7. A computer system including:
a memory; and
the processor of claim 1.
8. A method of transferring data in a processor including a first register file, a second register file and a plurality of execution units, the processor being connected to a memory external to the processor, the method comprising:
copying a data item from the first register file to the second register file; and
in the event of a context switch, copying the data item from the second register file to the first register file, and copying the data item from the first register file to memory.
9. The method of claim 8, wherein the second register file includes at least one second register file port, wherein the at least one second register file port is connected to each execution unit.
10. The method of claim 8, comprising distributing the data item to the execution units from the second register file.
11. The method of claim 8, comprising simultaneously distributing the data item to the execution units from the second register file.
12. The method of claim 8, comprising collecting modifications to the data item at the second register file.
13. The method of claim 8, wherein the second register file includes a port, comprising collecting modifications to the data item at the second register file by simultaneously accepting data from each execution unit to the port.
14. The method of claim 8, comprising creating a pointer from the data item in the second register file to the first register file.
15. A method of transferring data in a processor including a first register file, a second register file and a plurality of execution units, the method comprising:
copying a data item from a first register in the first register file to a second register in the second register file;
reallocating the first register; and
providing simultaneous access by the execution units to the second register.
16. The method of claim 15 comprising, in the event of a context switch, copying the data item from the second register to memory.
17. The method of claim 15, wherein the second register file includes at least one second register file port, wherein the at least one second register file port is connected to each execution unit.
18. The method of claim 15, comprising distributing the data item to the execution units from the second register file.
19. The method of claim 15, comprising collecting modifications to the data item at the second register file.
20. The method of claim 15, wherein the second register file includes a port, comprising collecting modifications to the data item at the second register file by simultaneously accepting data from each execution unit to the port.
21. A method of transferring data in a processor including a first register file, a second register file and a plurality of execution units, the method comprising:
allowing each execution unit access to a register in the first register file simultaneously.
22. The method of claim 21, wherein the access is a read.
23. The method of claim 21, wherein the access is a write.
24. The method of claim 21, comprising:
simultaneously accepting, from each of the execution units, a plurality of bits; and
transferring, for each plurality of bits received, a set of the plurality of bits to the register.
25. The method of claim 24, comprising applying a mask to each plurality of bits.
Description
FIELD OF THE INVENTION

[0001] The invention relates to computer systems, and in particular, to registers within processors.

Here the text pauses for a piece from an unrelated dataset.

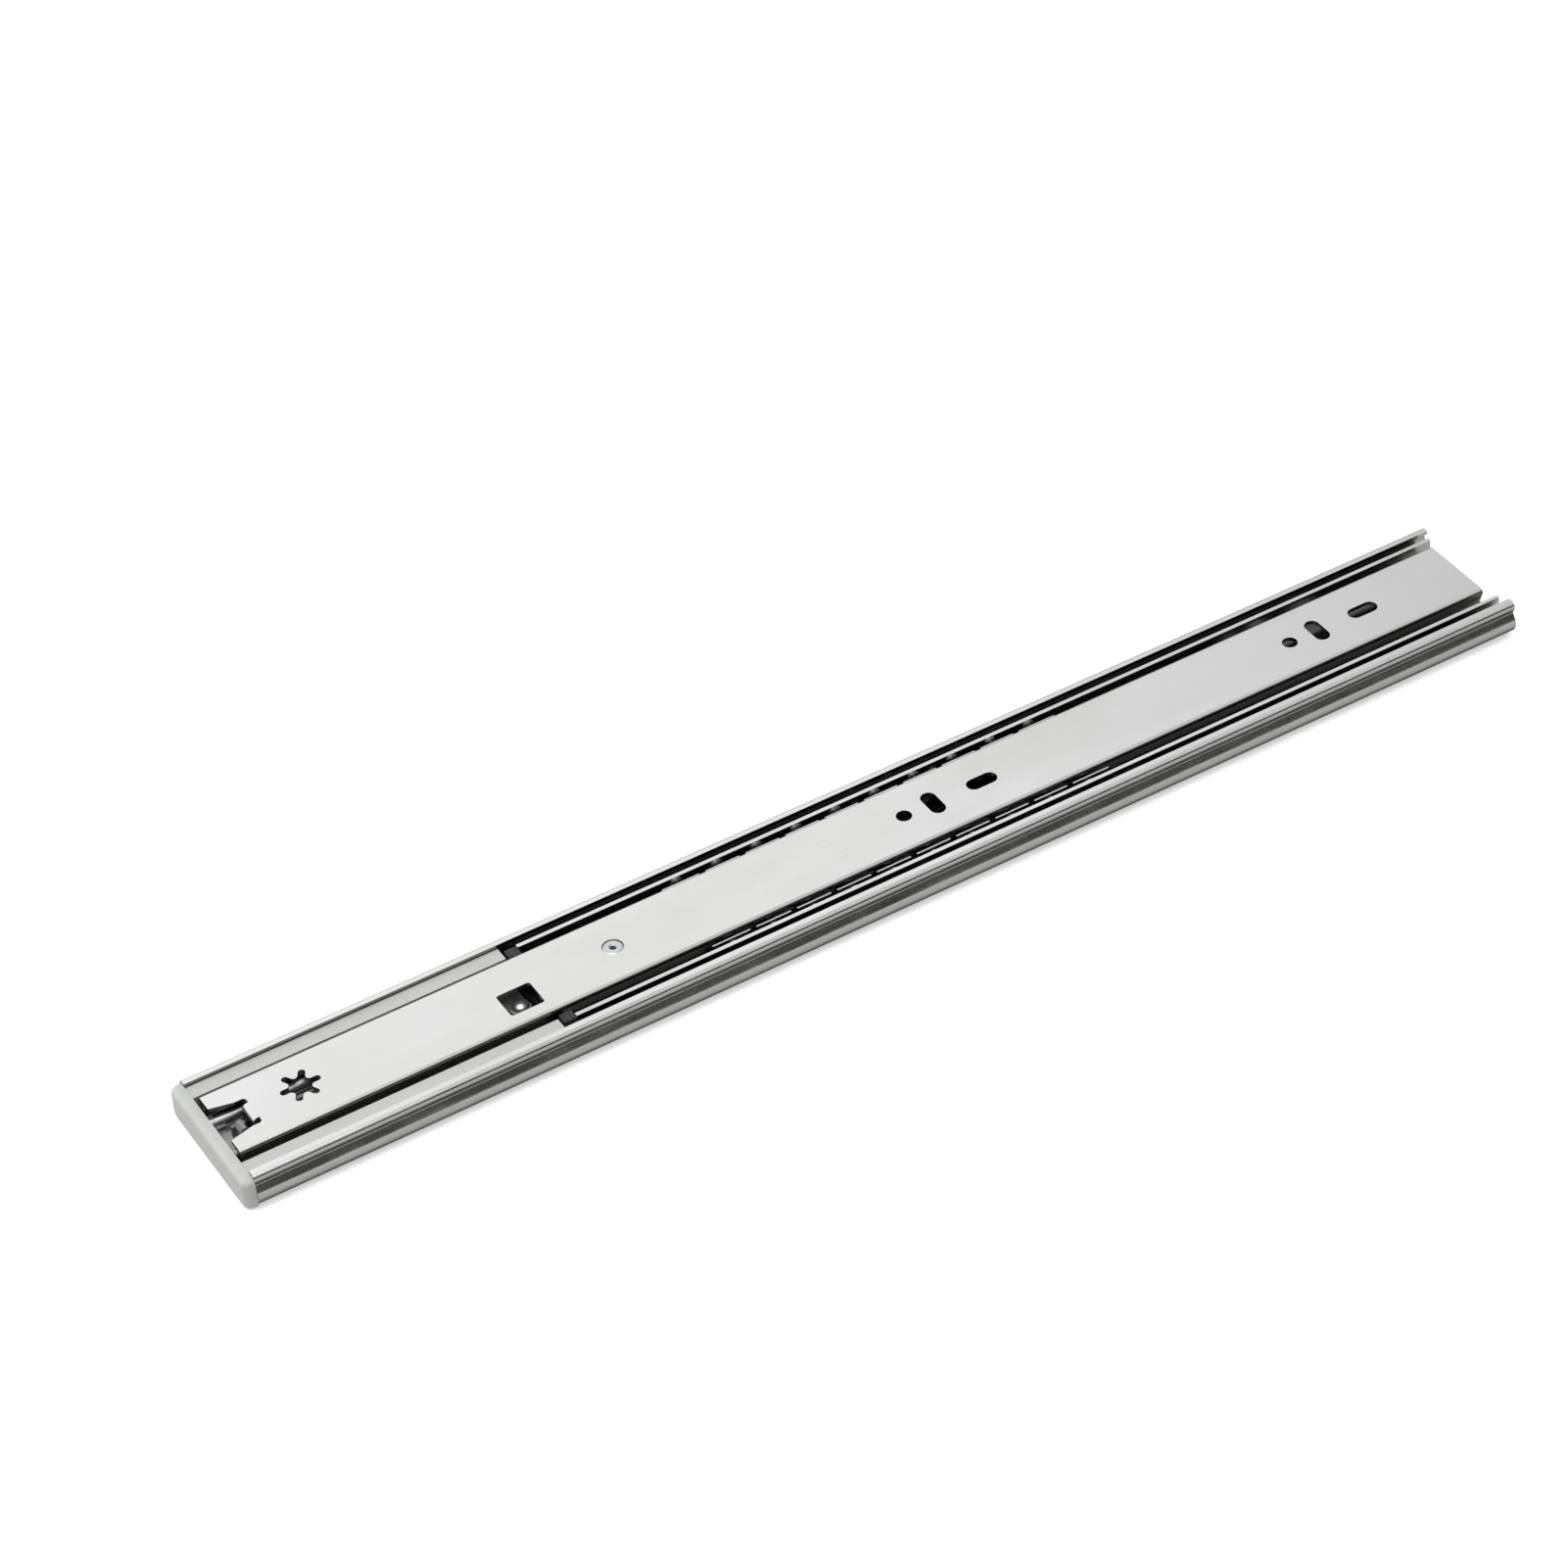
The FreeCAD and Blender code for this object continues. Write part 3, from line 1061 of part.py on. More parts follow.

BACKGROUND OF THE INVENTION

[0002] Modern microprocessors implement a variety of techniques to increase the performance of instruction execution, including superscalar microarchitecture, pipelining, out-of-order, and speculative execution. For example, superscalar microprocessors are capable of processing multiple instructions within a common clock cycle. Pipelined microprocessors may divide the processing (from fetch to retirement) of an operation into separate pipe stages and overlap the pipe stage processing of subsequent instructions in an attempt to achieve single pipe stage throughput performance.

[0003] High speed registers may store data locally within a processor. A processor may include many different execution units, each requiring access to data in the registers. The registers may be formed into a register file with a number of ports, allowing for, typically, simultaneous access by multiple execution units. However, adding ports to a register file increases the area of a register file, along with the capacitance and power consumption. The time to access the register file typically increases more than linearly with the number of ports. In some wide issue processors, the port number is kept low by dividing the processor into clusters of execution units, each with its own group of register files.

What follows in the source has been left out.